Almost every major Muslim locality of the city was attacked. Kisanwadi, Sama, Ashabiwi Chawl, Madhavpur II, Makkarpura, Audhootnagar, Raghovpura, Noor Park, Karelibagh, Gotri village, Hajimiyan ka Sara, Hanuman Tekri, Roshannagar, Panigate, Taiwada and Macchipith were among the areas where Hindu mobs went on a rampage. Hundreds of Muslim homes and businesses were looted and torched. In Sama, a relatively new part of Vadodara with a predominantly Hindu population, a mob of around 20 people attacked the residence of Prof JS Bandukwala, a professor of physics at the Maharaja Sayajirao University (MSU) and a respected figure in Vadodara, on the morning of February 28. The mob left after Prof Bandukwala and his daughter managed to take shelter in their Hindu neighbour’s house.

However, on the following day, March 1, a larger mob, armed with gas cylinders among other weaponry, launched a second assault and succeeded in torching Bandukwala’s house.

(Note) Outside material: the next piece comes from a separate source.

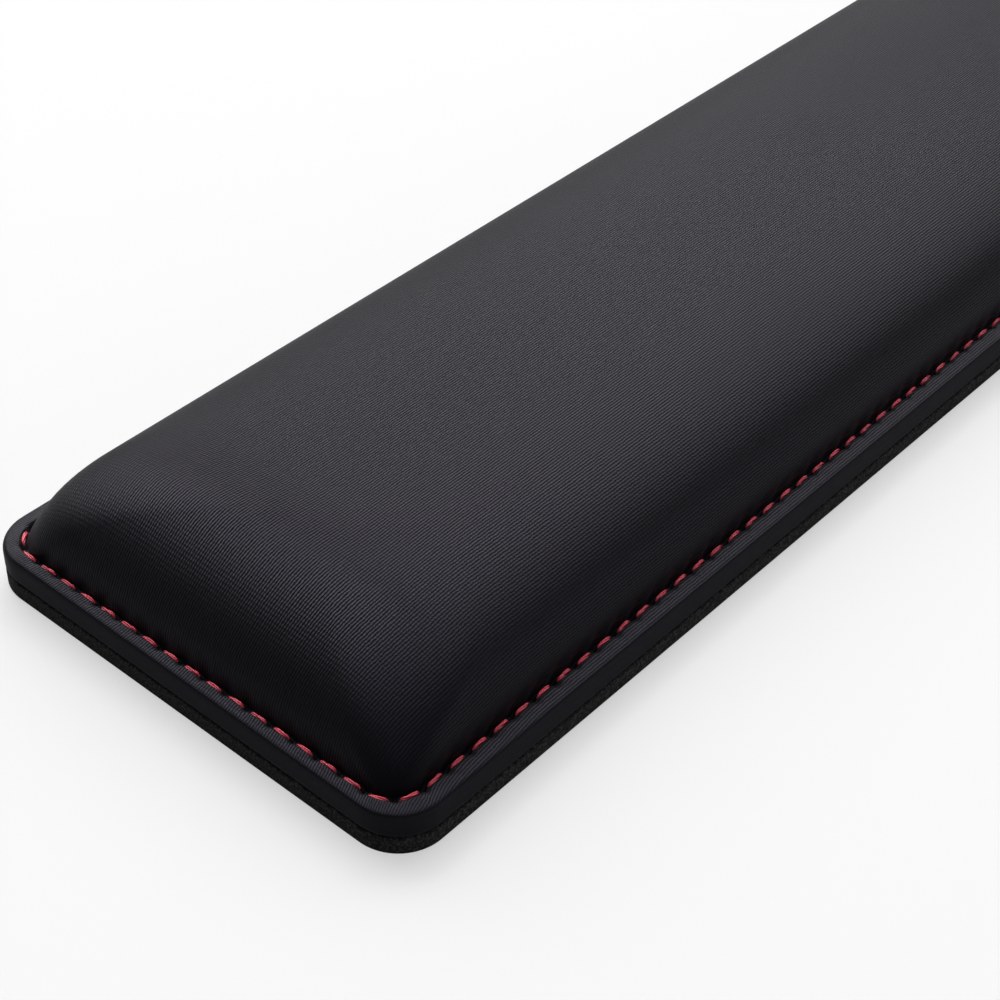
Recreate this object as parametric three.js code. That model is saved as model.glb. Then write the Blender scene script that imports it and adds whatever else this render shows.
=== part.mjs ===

The homes of two other prominent Muslim bureaucrats in the area were burned down. TEHELKA stung a rioter, Dhimant Bhatt, who was in the mob that torched these three homes. Bhatt is an accountant by profession — he is the chief accountant and auditor of MSU — but his real vocation is to inflict damage on Muslims.

Besides being a university employee, he also works as a personal assistant to the current Vadodara BJP MP Jayaben Thakkar. Bhatt revealed that on the night of the Sabarmati Express incident, a meeting was convened of Vadodara’s top BJP, RSS, VHP, Bajrang Dal and ABVP functionaries. Bhatt, who is also an RSS member, was present at the meeting, which is where, he says, a strategy of attacking Muslims was outlined. A plan for providing legal assistance to Hindus who may face legal action after the riots was also chalked out at the same meeting.

TEHELKA met another Vadodara BJP leader, Deepak Shah, who not only corroborated what Bhatt told us but also gave the name of the farmhouse where the meeting took place — Narmada Farmhouse. Shah, who is also a member of the Syndicate of the MSU, also corroborated what Babu Bajrangi had boasted of in Ahmedabad — that saffron organizations used lower-caste Hindus for carrying out anti-Muslim attacks.